As-Suyuthi, salah seorang komentator hadits ini menyampaikan bahwa yang dimaksud amr/urusan dalam hadits di atas adalah urusan agama (as-Suyuthi: 1: 3, t.t.). Urusan agama yang dimaksud menyangkut persoalan ibadah (Ibn Rajab: 1: 177: 2001). Kalau urusan agama harus ada panduannya dari Allah dan Rasul. Sedangkan persoalan di luar agama atau ibadah, tentu siapapun sah-sah saja melakukan kreasi.
Bagaimana dengan maulid Nabi? Dalam perayaan maulid Nabi terdapat ritual-ritual yang dibungkus dalam seremonial. Seremonialnya memang tidak pernah dilakukan oleh para Nabi dan para sahabatnya yang mulia. Akan tetapi, ritualnya, yaitu bershalawat, Allah pun melakukannya. Jadi, yang bid’ah seremoninya. Perlu dipahami, seremoni maulid Nabi bukanlah ibadah melainkan tradisi. Sedangkan isinya, adalah ibadah yang ada petunjuknya dari Nabi. Mengatakan seremoni maulid Nabi adalah membuat-buat dalam urusan agama tentu salah posisi.

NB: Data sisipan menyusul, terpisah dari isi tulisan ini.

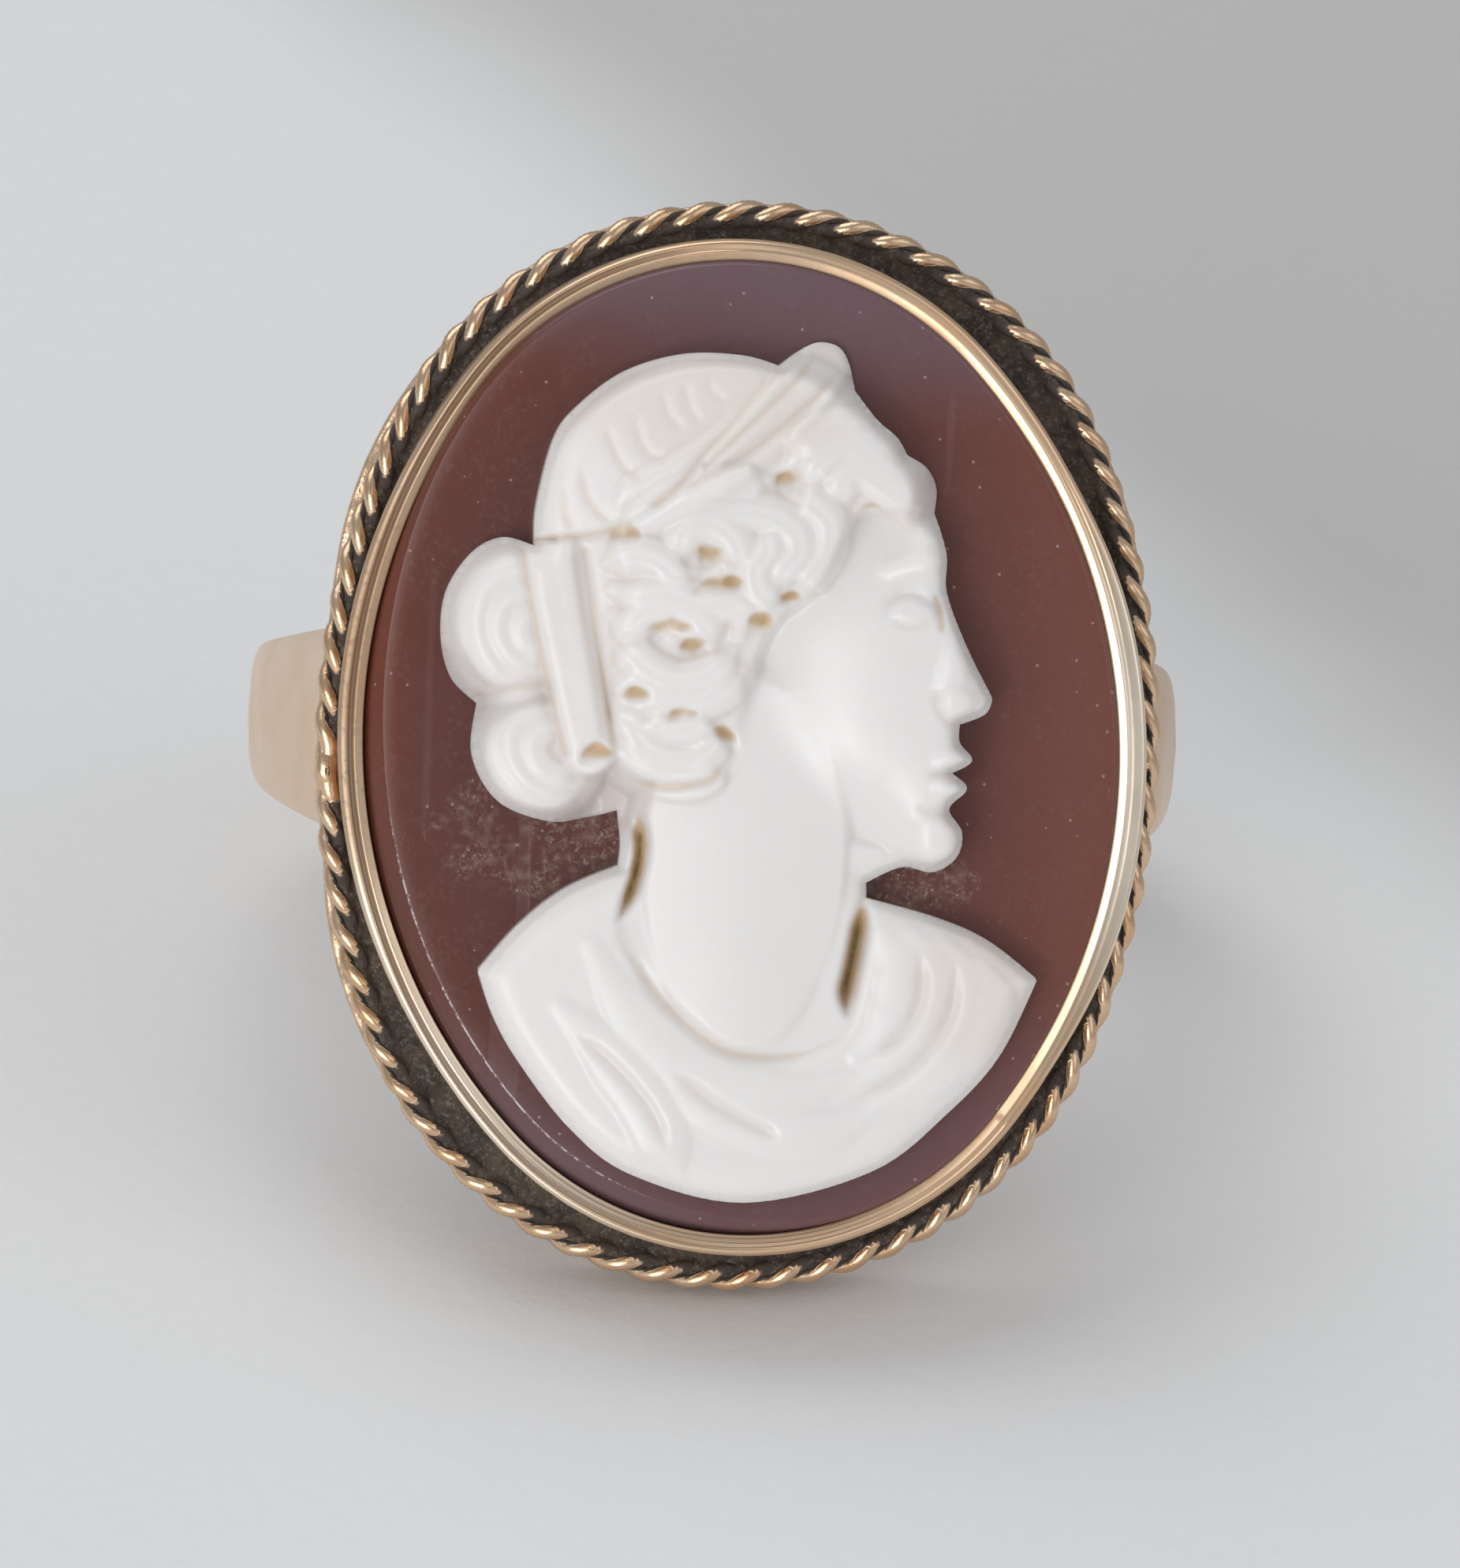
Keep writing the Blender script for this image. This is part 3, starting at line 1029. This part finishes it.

Saya tidak yakin perdebatan soal merayakan maulid Nabi akan usai pada tahun-tahun berikutnya. Semoga perdebatan tersebut tidak menjadi penyebab perpecahan di antara umat Islam terutama di Indonesia. Yang tidak mau ikut merayakan maulid Nabi tidak salah, sedangkan yang mengkuti Maulid Nabi juga tidak salah. Yang salah adalah menyalahkan yang tidak salah. Daripada terus berdebat tanpa ujung, baiknya melakukan hal yang lebih esesnsial, yaitu melahirkan semesta teladan kebaikan Nabi dalam kehidupan nyata.